GRANT WILL FUND RESEARCH INTO ANTIBIOTIC RESISTANCE


LAWRENCE- Joanna Slusky, Associate Professor in the Department of Molecular Biosciences at the University of Kansas, received a four-year grant from the National Institute of General Medical Sciences with a total cost of $ 1,244,968. The NIH funded study, entitled “Plugging & Pulling-in: tuning peptides for ToIC to overcome antibiotic resistance” will look into antibiotic resistance; an increasingly dire global health challenge.

Antibiotic resistance comes from increased exposure to antibiotics which gives bacteria increased opportunity to evolve resistance to those antibiotics. This resistance means that bacteria that were previously controlled and killed by antibiotics can now cause life-threatening infections. Between 2014 and 2019, annual global deaths from antibiotic-resistant infections ballooned from 700,0001 to 1.29 million, demonstrating a growing need for new therapeutics to combat these deadly infections. Antibiotic efflux pumps, which push antibiotics out of bacterial cells so that antibiotics cannot reach their targets, are a key antibiotic resistance target.

Through this grant Dr. Slusky aims to identify features of peptides that bind efflux pumps to either 1) plug the pumps to potentiate antibiotics or 2) pull through the pumps for drug delivery.

Joanna Slusky"Antibiotic resistance is a looming public health crisis and currently causes 1.27 million deaths per year. I'm thrilled that the NIH is prioritizing funding for overcoming antibiotic resistance!  Our lab has been working on new methods to stop antibiotic efflux for the past eight years.

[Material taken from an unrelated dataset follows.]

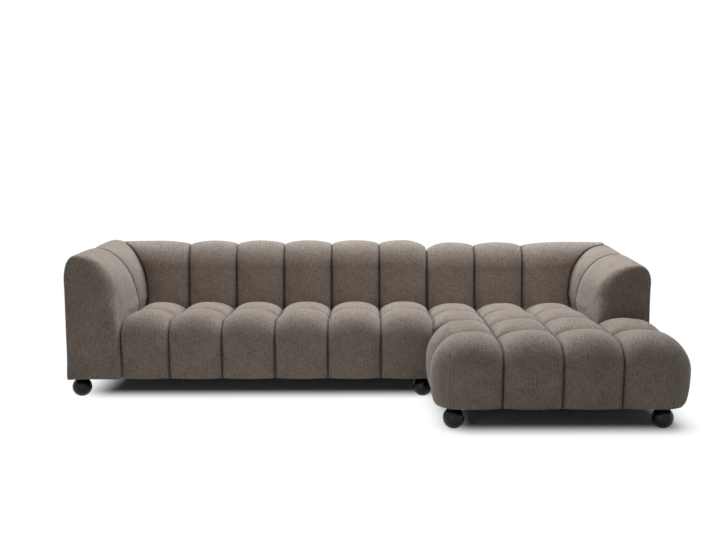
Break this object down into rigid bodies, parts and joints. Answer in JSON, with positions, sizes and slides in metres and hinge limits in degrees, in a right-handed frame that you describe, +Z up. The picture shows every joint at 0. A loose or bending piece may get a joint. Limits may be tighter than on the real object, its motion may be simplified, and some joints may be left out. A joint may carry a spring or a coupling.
{
  "type": "corner sofa",
  "caption": "Low corner sofa in two upholstered modules, a sofa with the left arm and a chaise with the right arm, stitched into wide tufted channels, on ball feet.",
  "frame": {"origin": "on the floor, in the middle of the bounding box of the whole sofa", "axes": "+X along the back, from the left arm to the right arm as seen from the front; the front faces -Y; +Z up"},
  "size_m": [3.072, 1.5, 0.7569],
  "materials": {
    "upholstery": "woven taupe upholstery over foam, stitched into channels",
    "foot_lacquer": "turned wood in black gloss lacquer",
    "timber": "planed pine",
    "board": "raw hardboard",
    "webbing": "elastic webbing",
    "felt": "needled felt",
    "dust_cloth": "black non-woven cloth",
    "steel": "zinc plated"
  },
  "bodies": {
    "sofa_module": {"sofa_front_rail": "timber", "sofa_rear_rail": "timber", "sofa_left_rail": "timber", "sofa_right_rail": "timber", "sofa_arm_rails": "timber", "sofa_cross_rails": "timber", "sofa_glue_blocks": "timber", "sofa_back_posts": "timber", "sofa_back_top_rail": "timber", "sofa_back_panel": "board", "sofa_arm_posts": "timber", "sofa_arm_top_board": "timber", "sofa_arm_side_panel": "board", "sofa_straps": "webbing", "sofa_cross_straps": "webbing", "sofa_felt": "felt", "sofa_seat_pad": "upholstery", "sofa_back_pad": "upholstery", "sofa_arm_pad": "upholstery", "sofa_end_cover": "upholstery", "sofa_dust_cover": "dust_cloth", "sofa_foot_plates": "steel", "sofa_foot_studs": "steel", "sofa_screws": "steel", "sofa_sockets": "steel", "sofa_foot_front_left": "foot_lacquer", "sofa_foot_front_right": "foot_lacquer", "sofa_foot_rear_left": "foot_lacquer", "sofa_foot_rear_right": "foot_lacquer"},
    "chaise_module": {"chaise_front_rail": "timber", "chaise_rear_rail": "timber", "chaise_left_rail": "timber", "chaise_right_rail": "timber", "chaise_arm_rails": "timber", "chaise_cross_rails": "timber", "chaise_glue_blocks": "timber", "chaise_back_posts": "timber", "chaise_back_top_rail": "timber", "chaise_back_panel": "board", "chaise_arm_posts": "timber", "chaise_arm_top_board": "timber", "chaise_arm_side_panel": "board", "chaise_straps": "webbing", "chaise_cross_straps": "webbing", "chaise_felt": "felt", "chaise_seat_pad": "upholstery", "chaise_front_pad": "upholstery", "chaise_back_pad": "upholstery", "chaise_arm_pad": "upholstery", "chaise_side_border": "upholstery", "chaise_end_cover": "upholstery", "chaise_dust_cover": "dust_cloth", "chaise_foot_plates": "steel", "chaise_foot_studs": "steel", "chaise_screws": "steel", "chaise_tongues": "steel", "chaise_foot_front_left": "foot_lacquer", "chaise_foot_front_right": "foot_lacquer", "chaise_foot_rear_left": "foot_lacquer", "chaise_foot_rear_right": "foot_lacquer"}
  },
  "joints": [
    {"name": "module_split", "type": "slide", "parent": "sofa_module", "child": "chaise_module", "axis": [1, 0, 0], "range_m": [0, 0.3]}
  ]
}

This new award will give us the opportunity to develop biologics that stop bacteria from pushing antibiotics out." Joanna Slusky said.

This research will hopefully save lives by laying the foundation for the development of drugs that make existing antibiotics less susceptible to resistance.

Joanna Slusky is joined by Julie Biteen, at the University of Michigan, and Jason Kaelber, at Rutgers University, as collaborators on this NIGMS R01 grant.